再次打电话给老马,江容阔直接说:“老马,我妈差点让人打了,你帮我查查这几个小流氓的背景,照片我发到你手机上了。”
老马十分吃惊,“阿姨没事吧?”
“没事,当时小船护了她一下,不过小船被打成小腿骨裂。”
“这么严重?行,我好好查一查。”
“谢了,兄弟。”江容阔吸一口烟,“我看资料,那几个小流氓都没满十八,关不了几天,你帮我查查他们还犯了什么事。对了,要是查不到有谁雇他们打人,你多在他们的人际关系上下点功夫,看是不是通过女人这边接的活。”
老马一口应允,“放心,这些事我比你熟,一个星期内出结果。”
江容阔挂完电话后在吸烟区静静地吸完一整支烟,心里做出一个决定。
他走回江圭住的病房,只见何家人已经赶到了,其中谷曲悠坐在儿子床前,又生气又心疼,边数落江圭边帮他削苹果。
江圭脸上还是没什么血色,不过比起刚伤着那会看着好一些,他正笑着地安慰他妈,让她不要担心。
“不担心?让我不要担心你不小心一些?你看才几天,你又回了医院,接下来两个月连走都不能走,你让妈妈怎么能不担心?”
江容阔进来跟她打了声招呼,她嘴里也没停,仍是说道:“妈妈就说给你请个保镖,你还说不习惯,身边没危险不肯带,现在由不得你,你老老实实地带着保镖,去哪里都别落单!”
江圭用眼神向何不渡求助,何不渡也说:“这事没得商量,刚好我请个身手好一点的护工来照顾你。”
江圭只好蔫了,缩在床头啃苹果。
谷曲悠在,何不渡没在病房内呆太久,看过江圭,确定他没有大碍之后何不渡就接着回去上班了。
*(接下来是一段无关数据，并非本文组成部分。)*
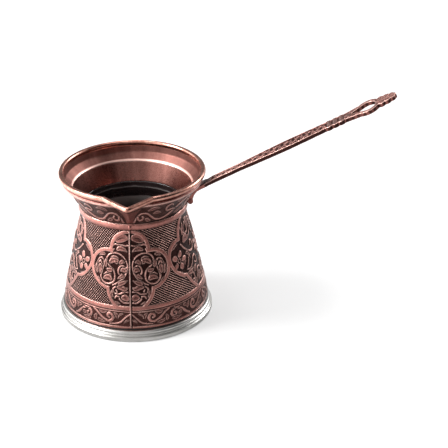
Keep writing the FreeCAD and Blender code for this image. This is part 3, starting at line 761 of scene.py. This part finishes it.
def make_cup(material):
    """Thin dark cup: a plain wall that follows the shell, two turned rings and a rounded floor."""
    wall, floor = 0.6, 1.2
    top = CUP_TOP - 0.02
    outline = trace((0.02, CUP_FLOOR), [
        (35.1, CUP_FLOOR),
        (37.2, CUP_FLOOR + 0.9, 38.05, CUP_FLOOR + 3),
        (38.05, FOOT),
        (37.7, 12, 36.3, 19.5),
        (30.9, 45),
        (29.05, 52, 27.6, WAIST_LOW),
        (27.6, top - 0.2),
        (27.35, top, 27.1, top - 0.2),
        (27, 60.3),
        (26.75, 59.8, 27, 59.3),
        (27, WAIST_LOW),
        (27.9, 55),
        (27.75, 54.6, 28.15, 54.2),
        (28.5, 52, 30.3, 45),
        (36.3 - wall, 19.5),
        (37.7 - wall, 12, 38.05 - wall, FOOT),
        (38.05 - wall, CUP_FLOOR + 4),
        (36.6, CUP_FLOOR + 2, 34.6, CUP_FLOOR + floor),
        (0.02, CUP_FLOOR + floor),
    ], 0.9)
    return turned("inner_cup", outline, 240, material)


# ---- handle

SLOPE = math.radians(26.6)
ROOT_RADIUS, ROOT_HEIGHT = 30.0, 70.6
LENGTH, THICKNESS = 121.9, 2.2
VINE_PITCH, LEAF_PITCH = 6.4, 1.9
SCALLOPS, SCALLOP_START, SCALLOP_PITCH = 3, 81.5, 3.5
SCALLOP_END = SCALLOP_START + SCALLOPS * SCALLOP_PITCH
EYE_START, EYE_MIDDLE, EYE_RADIUS, LOOP_RADIUS = 96.6, 105.6, 4.6, 6.9
CURL, CURL_RADIUS, CURL_HALF_WIDTH = (30.95, 64.3), 1.55, 3.2
LUG_HALF_WIDTH, LUG_BLEND = 2.7, 0.8
LUG_OUTLINE = np.array([(30, 70.6), (39.4, 75.2), (40.2, 73.3), (37.6, 72), (36.2, 71.2), (34.4, 69.9),
                        (33.4, 68.4), (31.35, 63.9), (27, 63.9)])


def handle_outline():
    """Half of the bar's plan from root to tip, mirrored into a closed outline."""
    loop, tip = LOOP_RADIUS, LENGTH
    cusps = [SCALLOP_START + i * SCALLOP_PITCH for i in range(1, SCALLOPS + 1)]
    edge = trace((-5, 2.7), [
        (31, 2.7),
        (44, 3.62, 57, 4.3),
        (69, 4.1, SCALLOP_START, 3.6),
    ] + [(cusp - 0.5 * SCALLOP_PITCH, 4.3, cusp, 3.5) for cusp in cusps] + [
        (EYE_MIDDLE - 0.67 * loop, 0.74 * loop),
        (EYE_MIDDLE + 0.14 * loop, 0.99 * loop, EYE_MIDDLE + 0.85 * loop, 0.53 * loop),
        (tip - 8.7, 4.8, tip - 7, 3.8),
        (tip - 5.3, 4.3, tip - 3.6, 3),
        (tip - 2.3, 3.3, tip - 1, 1.9),
        (tip - 0.25, 1, tip, 0),
    ], 0.6)
    return np.vstack([edge, edge[-2::-1] * [1, -1]])


def eye_outline():
    """Outline of the drop-shaped hole in the loop."""
    shoulder, flank = EYE_MIDDLE - 0.458 * EYE_RADIUS, 0.889 * EYE_RADIUS
    bow_s, bow_y = (EYE_START + shoulder) / 2, 0.56 * flank
    return trace((EYE_START, 0.5), [
        (bow_s, bow_y, shoulder, flank),
        (EYE_MIDDLE + EYE_RADIUS, 0, shoulder, -flank),
        (bow_s, -bow_y, EYE_START, -0.5),
    ], 0.5)


def polygon_distance(x, y, outline):
    """Signed distance to a closed outline, negative inside."""
    distance = np.full(x.shape, 99.0)
    inside = np.zeros(x.shape, bool)
    for begin, end in zip(outline, np.roll(outline, -1, 0)):
        distance = np.minimum(distance, to_segment(x, y, begin, end)[1])
        (ax, ay), (bx, by) = begin, end
        crosses = (ay > y) != (by > y)
        inside ^= crosses & (x < (bx - ax) * (y - ay) / (by - ay or 1e-9) + ax)
    return np.where(inside, -distance, distance)


def rounded(a, b, radius):
    """Overlap of two solids given by signed distances, with a rounded edge."""
    a, b = a + radius, b + radius
    return np.minimum(np.maximum(a, b), 0) + np.hypot(np.maximum(a, 0), np.maximum(b, 0)) - radius


def surface_net(values, origin, step):
    """Quads of the zero surface of a 3-D field: one vertex in each cell that the surface crosses."""
    size = np.array(values.shape) - 1
    total = np.zeros((*size, 3))
    hits = np.zeros(size)
    for axis in range(3):
        low = np.moveaxis(values, axis, 0)[:-1]
        high = np.moveaxis(values, axis, 0)[1:]
        crossed = (low < 0) != (high < 0)
        where = np.where(crossed, low / np.where(crossed, low - high, 1), 0)
        b, c = [i for i in range(3) if i != axis]
        for p, q in np.ndindex(2, 2):
            cut = np.s_[:, p:p + size[b], q:q + size[c]]
            hit = np.moveaxis(crossed[cut], 0, axis)
            hits += hit
            total[..., axis] += np.moveaxis(where[cut], 0, axis) * hit
            total[..., b] += p * hit
            total[..., c] += q * hit
    cells = hits > 0
    number = np.full(cells.shape, -1)
    number[cells] = np.arange(cells.sum())
    place = np.argwhere(cells) + total[cells] / hits[cells][:, None]
    quads = []
    for axis in range(3):
        order = (axis, (axis + 1) % 3, (axis + 2) % 3)
        solid = np.moveaxis(values < 0, order, (0, 1, 2)).astype(int)
        table = np.moveaxis(number, order, (0, 1, 2))
        change = solid[:-1, 1:-1, 1:-1] - solid[1:, 1:-1, 1:-1]
        i, j, k = np.argwhere(change).T
        around_edge = np.stack([table[i, j, k], table[i, j + 1, k],
                                table[i, j + 1, k + 1], table[i, j, k + 1]], -1)
        flip = change[i, j, k] < 0
        around_edge[flip] = around_edge[flip][:, ::-1]
        quads.append(around_edge)
    return origin + place * step, np.vstack(quads)


def waves(x, pitch):
    """Bumps from 0 to 1 and back, one a pitch, with a crest at zero."""
    return 0.5 + 0.5 * np.cos(math.tau * x / pitch)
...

江圭吃的止痛药含有安眠的成分,他听着谷曲悠和江容阔说一些生意场的事,没一会儿就小鸡啄米。
江容阔把他的床放平,让他好好睡,等他呼吸平稳之后,江容阔示意谷曲悠跟他到远一点的会客区说话。
谷曲悠有些不明就里,轻声问:“有话要避着小船说?”
“是,曲悠姐,等小船过几天伤好一点出院后,我想把他接到我家里去住一段时间。”
谷曲悠没想到他会有这提议,抬眼看他,“怎么了?”
谷曲悠面容上带着警惕,打量江容阔的眼神中含着不信任。
江容阔没在意,他把手机上的一份材料发给谷曲悠,轻声说:“曲悠姐,前段时间我找人查了一下小船出事的那个视频,背后有些东西你最好看一下。”
谷曲悠看他一眼,点开手机看起江容阔发来的报告,然而只看一眼,她便脸色大变,上面带着压抑不住的愤怒。
江容阔道:“赵家暗地里抹黑小船,不管何不渡兄弟知不知情,他们都是既得利益者。这次小混混的事说不清是哪方做的,但背后一定有人,小船行动不便,把他一个人放在何家,想必你也不放心。我妈一个人在家有点孤单,小船到我家住一段时间,我妈还能照顾他。”
谷曲悠犹豫,江容阔见状诚恳地说道:“曲悠姐你知道我以前在军队,认识的人比较多,家里的安保级别也比较高,小船在谁家都不一定有在我家安全。”